There are several ancillary issues that probably would need to be addressed. In some cases current mortgage holders simply will not be able to afford the houses they tried to buy, even with revaluation. In those cases affordable rents should be established to allow people to stay in their homes until the property is sold, if they wish, rather than foreclosing and leaving properties empty to hurt entire neighborhoods and localities. For the sake of equitability, a medium-term temporary program should be established to aid mortgage-holders who have not quite been driven to the point of default and whose mortgages thus would not be taken over by the government, but who are hard-pressed and close to the margin. And steps should be taken to ensure that the administration of the new agency is not simply contracted out to private financial entities for excessively lucrative fees that would reward the same persons and entities who created the crisis.
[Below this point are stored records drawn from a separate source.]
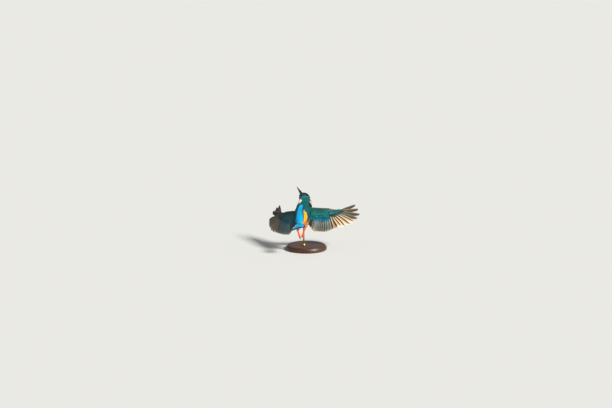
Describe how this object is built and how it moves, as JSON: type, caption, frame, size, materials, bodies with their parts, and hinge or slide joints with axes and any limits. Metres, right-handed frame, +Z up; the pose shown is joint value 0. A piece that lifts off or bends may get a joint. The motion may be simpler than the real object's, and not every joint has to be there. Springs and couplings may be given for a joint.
{
  "type": "flying common kingfisher on a display stand",
  "caption": "Life-size common kingfisher, wings spread and turned away in a climb, head turned left, held by one rod on a round wooden base.",
  "frame": {"origin": "centre of the underside of the display stand's round base", "axes": "+Z up from the floor; +Y the way the bird flies; +X to its right, towards its right wing"},
  "size_m": [0.2051, 0.184, 0.1285],
  "materials": {
    "crown_green_blue": "dark green-blue feathers barred with bright blue",
    "mantle_azure": "brilliant azure back stripe between dark green-blue shoulders",
    "belly_rufous": "orange-rufous feathers",
    "wing_green_blue": "green-blue coverts with bright blue spots",
    "flight_feather_dark": "dark brown vanes with teal outer and pale inner edges",
    "tail_deep_blue": "deep blue tail feathers",
    "bill_black": "smooth dark horn",
    "eye_dark": "wet, very dark brown",
    "foot_coral": "coral-red scaly skin",
    "stand_walnut": "oiled walnut",
    "stand_brass": "satin brass"
  },
  "bodies": {
    "root": {"head": "crown_green_blue", "neck": "crown_green_blue", "trunk": "mantle_azure", "rump": "mantle_azure", "tail": "tail_deep_blue", "bill_upper": "bill_black", "bill_lower": "bill_black", "eye_left": "eye_dark", "eye_right": "eye_dark", "wing_left_arm": "wing_green_blue", "wing_left_hand": "wing_green_blue", "wing_left_primaries": "flight_feather_dark", "wing_left_secondaries": "flight_feather_dark", "wing_left_tertials": "wing_green_blue", "wing_right_arm": "wing_green_blue", "wing_right_hand": "wing_green_blue", "wing_right_primaries": "flight_feather_dark", "wing_right_secondaries": "flight_feather_dark", "wing_right_tertials": "wing_green_blue", "leg_left_thigh": "belly_rufous", "leg_right_thigh": "belly_rufous", "leg_left_foot": "foot_coral", "leg_right_foot": "foot_coral", "stand_base": "stand_walnut", "stand_collar": "stand_brass", "stand_rod": "stand_brass"}
  },
  "joints": []
}
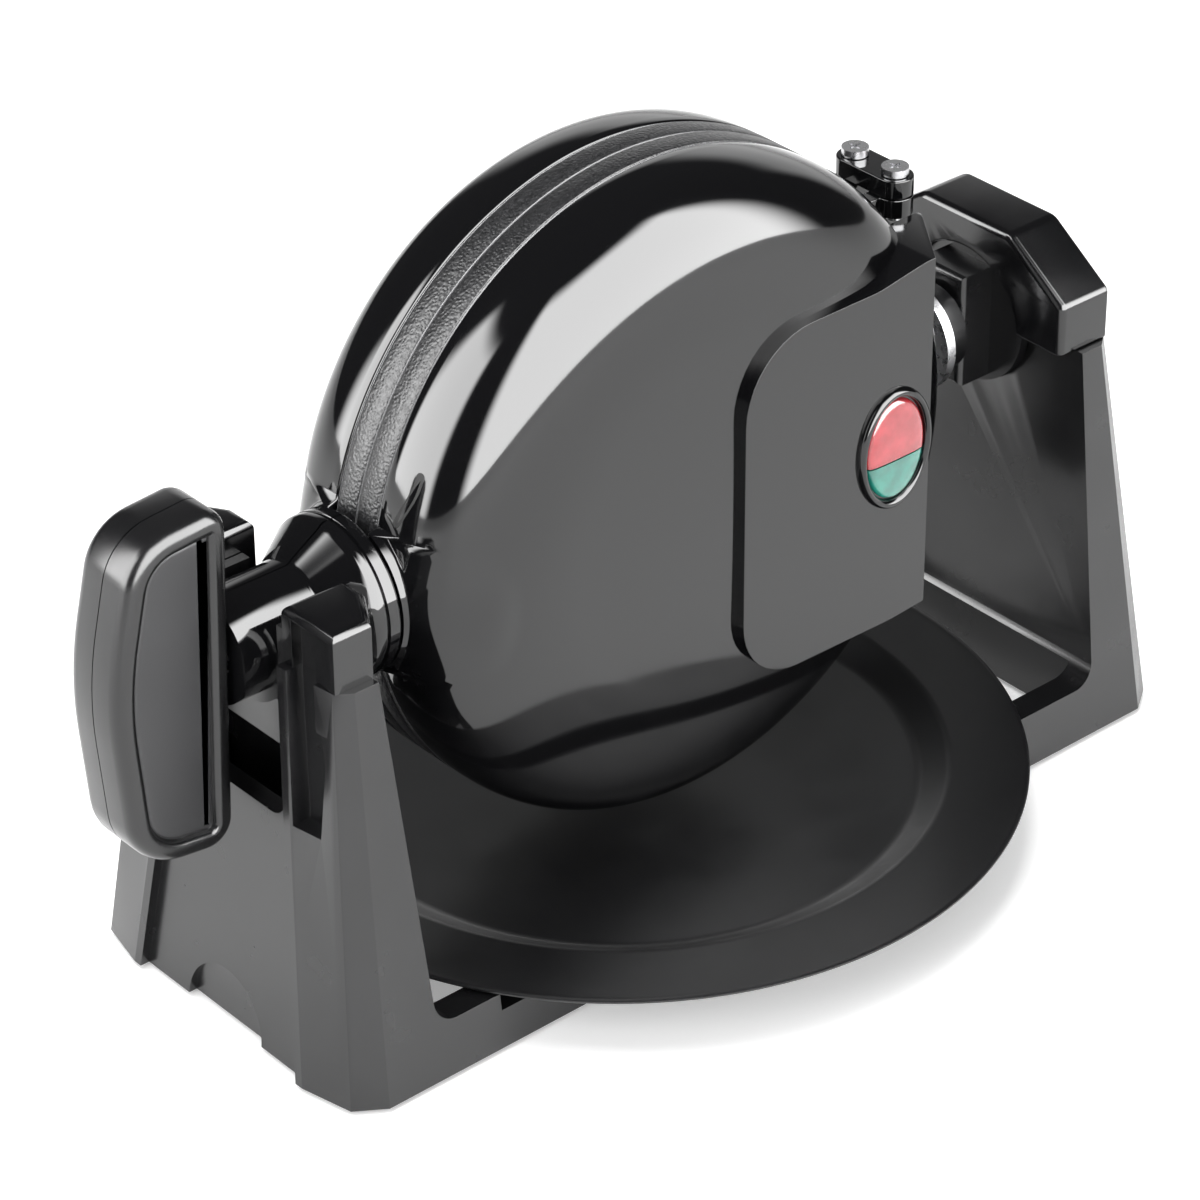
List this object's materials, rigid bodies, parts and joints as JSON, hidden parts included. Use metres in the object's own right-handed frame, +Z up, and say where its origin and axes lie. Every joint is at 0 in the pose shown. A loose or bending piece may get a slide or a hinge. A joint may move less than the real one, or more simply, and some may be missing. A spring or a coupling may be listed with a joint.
{
  "type": "rotating waffle maker",
  "caption": "Round waffle maker with a hinged lid that turns in a two-tower stand by its side handle, over a round drip tray.",
  "frame": {"origin": "middle of the stand, at the height its rubber feet rest on", "axes": "+Z up, +X along the turning axis from the handle to the bearing, -Y towards the lamp side"},
  "size_m": [0.3846, 0.264, 0.2415],
  "materials": {
    "gloss_shell": "polished",
    "stand_plastic": "satin",
    "handle_plastic": "satin",
    "grained_plastic": "leather grain",
    "tray_plastic": "satin",
    "red_lens": "polished, translucent",
    "green_lens": "polished, translucent",
    "cast_aluminium": "non-stick coating",
    "steel": "turned",
    "screw_steel": "plated",
    "pan_aluminium": "bright sheet",
    "bearing_plastic": "satin",
    "hinge_plastic": "polished",
    "inner_plastic": "satin",
    "rubber": "matt",
    "silicone_lead": "woven sleeve"
  },
  "bodies": {
    "stand": {"stand_frame": "stand_plastic", "left_saddle_cap": "gloss_shell", "right_hoop_cap": "gloss_shell", "bearing_housing": "bearing_plastic", "bearing_bush": "bearing_plastic", "saddle_liner": "bearing_plastic", "left_bottom_cover": "inner_plastic", "right_bottom_cover": "inner_plastic", "rubber_feet": "rubber", "base_screws": "screw_steel", "inlet_grommet": "rubber", "detent_spring": "steel", "detent_plug": "steel", "mains_leads": "silicone_lead", "terminal_block": "inner_plastic"},
    "tray": {"drip_tray": "tray_plastic"},
    "plunger": {"detent_plunger": "steel"},
    "back_half": {"back_cover": "gloss_shell", "back_band": "grained_plastic", "back_waffle_plate": "cast_aluminium", "back_element": "steel", "back_reflector": "pan_aluminium", "back_plate_screws": "screw_steel", "neck_back_shell": "gloss_shell", "neck_front_shell": "gloss_shell", "neck_core": "steel", "handle_back_shell": "handle_plastic", "handle_front_shell": "handle_plastic", "handle_back_inlay": "grained_plastic", "handle_front_inlay": "grained_plastic", "hollow_shaft": "steel", "shaft_collar": "bearing_plastic", "thrust_washer": "steel", "shaft_circlip": "steel", "shaft_screws": "screw_steel", "back_hinge_brackets": "hinge_plastic", "back_hinge_pins": "steel", "thermostat": "steel", "thermal_fuse": "steel", "heater_leads": "silicone_lead"},
    "link": {"hinge_links": "hinge_plastic"},
    "lid": {"front_cover": "gloss_shell", "front_band": "grained_plastic", "front_waffle_plate": "cast_aluminium", "front_element": "steel", "front_reflector": "pan_aluminium", "front_plate_screws": "screw_steel", "cover_panel": "gloss_shell", "lamp_bezel": "gloss_shell", "red_lens": "red_lens", "green_lens": "green_lens", "lamp_board": "inner_plastic", "front_hinge_brackets": "hinge_plastic", "front_hinge_pins": "steel"}
  },
  "joints": [
    {"name": "body_turn", "type": "hinge", "parent": "stand", "child": "back_half", "pos_m": [0, 0, 0.1335], "axis": [-1, 0, 0], "range_deg": [-90, 90]},
    {"name": "hinge_float", "type": "hinge", "parent": "back_half", "child": "link", "pos_m": [0.095, 0.009, 0.1335], "axis": [0, 0, 1], "range_deg": [0, 5]},
    {"name": "lid_hinge", "type": "hinge", "parent": "link", "child": "lid", "pos_m": [0.095, -0.009, 0.1335], "axis": [0, 0, 1], "range_deg": [0, 54]},
    {"name": "tray_slide", "type": "slide", "parent": "stand", "child": "tray", "axis": [0, -1, 0], "range_m": [0, 0.018]},
    {"name": "detent_press", "type": "slide", "parent": "stand", "child": "plunger", "axis": [0, 0, 1], "range_m": [0, 0.0012]}
  ]
}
The exact mechanisms to do these things might need to be worked out over a longer period of time, but the principles should be put in a binding way into any immediate legislation.
Jobs with Justice,
the solidarity program of the AFL-CIO *, has called for protests today against any bailout that protects big financial capital at the public expense, or that fails to help ordinary Americans and addressing the foreclosure crisis at the bottom of the wider problems. Their call has been backed by the United for Peace and Justice anti-war coalition and other progressive organizations.
In Portland Jobs with Justice has called a "No Blank Check for Wall Street" demonstration at 5 pm today, Weds. Oct 1, at the Federal Building, SW 3rd and Madison, Downtown Portland.
* Correction: I am reliably informed that Jobs with Justice is not in fact a program of the AFL-CIO, either nationally or locally, although my informant says "we are pals." I apologize for the error.